Just like the first time I saw her. Just like the first time I took her hand, and felt how the glow of her lit my whole body, opened up my guts. I didn’t care that she wasn’t talking, because I knew right away that, no matter how messed up everyone else was, we could stay in that glow forever.
“Kezzer?”
“Let’s hope those cuts don’t get infected. What the hell do we do if you need a real doctor?” She’s still looking away, and all at once I get it: she’s been crying this whole time. She doesn’t trust me enough to let me see that?
“Kezzer?” I’m so, so sorry, I almost say. I’ve done something horrible. Where is that coming from? Somewhere deep, the words gagging up just when I don’t expect them. I swallow them back down. “Um, we still have to go out tonight.”

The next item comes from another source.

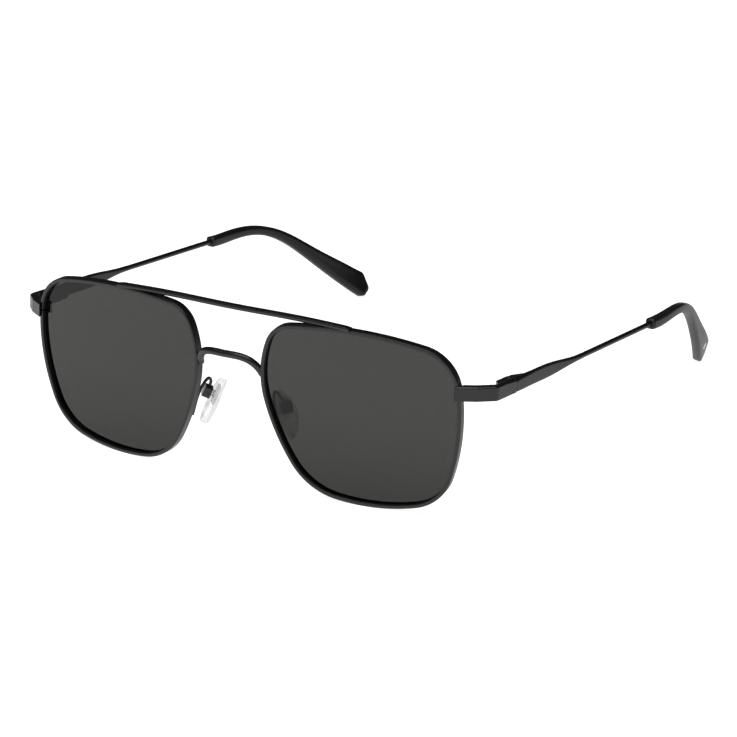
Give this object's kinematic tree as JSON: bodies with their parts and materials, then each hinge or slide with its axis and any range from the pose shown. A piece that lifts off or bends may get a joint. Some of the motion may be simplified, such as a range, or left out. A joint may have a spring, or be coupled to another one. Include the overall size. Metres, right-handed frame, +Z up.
{
  "type": "sunglasses",
  "caption": "Squared double-bridge aviator sunglasses: thin black metal frame, grey lenses, clear nose pads and temples that fold behind the lenses.",
  "frame": {"origin": "on the plane the sunglasses stand on with the temples open, below the middle of their bounding box: X = 0 is the mirror plane between the lenses", "axes": "+X to the wearer's left, -Y the way the wearer looks, +Z up"},
  "size_m": [0.1448, 0.164, 0.049],
  "materials": {
    "frame_black": "satin black coating over metal",
    "lens_grey": "polished grey tint",
    "screw_dark": "blackened steel",
    "tip_black": "polished black acetate",
    "inlay_pale": "satin",
    "core_grey": "moulded",
    "pad_clear": "clear silicone"
  },
  "bodies": {
    "front": {"nose_bridge": "frame_black", "brow_bar": "frame_black", "rim_left": "frame_black", "rim_right": "frame_black", "lens_left": "lens_grey", "lens_right": "lens_grey", "end_piece_left": "frame_black", "end_piece_right": "frame_black", "closing_block_upper_left": "frame_black", "closing_block_upper_right": "frame_black", "closing_block_lower_left": "frame_black", "closing_block_lower_right": "frame_black", "rim_screw_left": "screw_dark", "rim_screw_right": "screw_dark", "front_hinge_left": "frame_black", "front_hinge_right": "frame_black", "hinge_screw_left": "screw_dark", "hinge_screw_right": "screw_dark", "pad_arm_left": "frame_black", "pad_arm_right": "frame_black", "pad_box_left": "frame_black", "pad_box_right": "frame_black", "pad_screw_left": "screw_dark", "pad_screw_right": "screw_dark"},
    "temple_left": {"temple_left": "frame_black", "rear_hinge_left": "frame_black", "temple_tip_left": "tip_black", "tip_inlay_left": "inlay_pale"},
    "nose_pad_left": {"nose_pad_left": "pad_clear", "pad_core_left": "core_grey"},
    "temple_right": {"temple_right": "frame_black", "rear_hinge_right": "frame_black", "temple_tip_right": "tip_black", "tip_inlay_right": "inlay_pale"},
    "nose_pad_right": {"nose_pad_right": "pad_clear", "pad_core_right": "core_grey"}
  },
  "joints": [
    {"name": "temple_fold_left", "type": "hinge", "parent": "front", "child": "temple_left", "pos_m": [0.06966, -0.05682, 0.03422], "axis": [0, 0.0553, 0.9985], "range_deg": [0, 84]},
    {"name": "pad_rock_left", "type": "hinge", "parent": "front", "child": "nose_pad_left", "pos_m": [0.01205, -0.07054, 0.02105], "axis": [-0.5999, -0.7986, -0.0486], "range_deg": [-8, 8]},
    {"name": "temple_fold_right", "type": "hinge", "parent": "front", "child": "temple_right", "pos_m": [-0.06966, -0.05682, 0.03422], "axis": [0, -0.0553, -0.9985], "range_deg": [0, 88]},
    {"name": "pad_rock_right", "type": "hinge", "parent": "front", "child": "nose_pad_right", "pos_m": [-0.01205, -0.07054, 0.02105], "axis": [0.5999, -0.7986, -0.0486], "range_deg": [-8, 8]}
  ]
}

Kezzer grimaces and I get a nanosecond glance from her before she slumps down to kneel on the bathmat and leans her head on the tile wall. “One of those stinking parties? You’re not in any shape for that.”
“We have to though! You know how touchy they get when we don’t show up.” If we stay in, the house will be surrounded by midnight. They’ll bang on the walls, make hideous noises. Every window will be full of their faces, and they’ll distort and ripple their heads in the freakiest ways you can imagine, chittering at us. “It’s seriously better if we just go. You, um, you kind of need a shower.” Kezzer just stares at the floor. “I’ll help with your outfit.”
“Fine,” Kezzer says at last, but harshly. “We’ll party our asses off.” She gives a sick laugh, then finally looks up at me. She’s still freaking out about what I did to the stairs, I can tell. Tears smear her flushed cheeks. Her accusation prods me right in the eyeballs, even without her saying a damn thing, and my vision turns sparkly and warped. I almost get mad again, but then something inside me sticks out a foot and trips my anger before it can get going.
Because I really don’t want to blame Kezzer. I don’t want to look at her like there’s something gumming up my eyes and I barely recognize her anymore. I just want to love her and not worry about anything, not ever again, and dance with her and belong to her where no one can ruin what we have together. And I want her to relax and trust me enough that we can finally be lovers for real, because she still doesn’t; her muscles seize up every time I touch her. Why does it have to be so hard, just to be happy?
“Kezzer? You know how much I love you?” Why do I sound like I’m begging?
“I love you too, Josh,” Kezzer says—but, God, her hard-ass stare is saying something different. “If you’re still in there.”
I think it’s best if I try to ignore that last part. She doesn’t know what she’s talking about.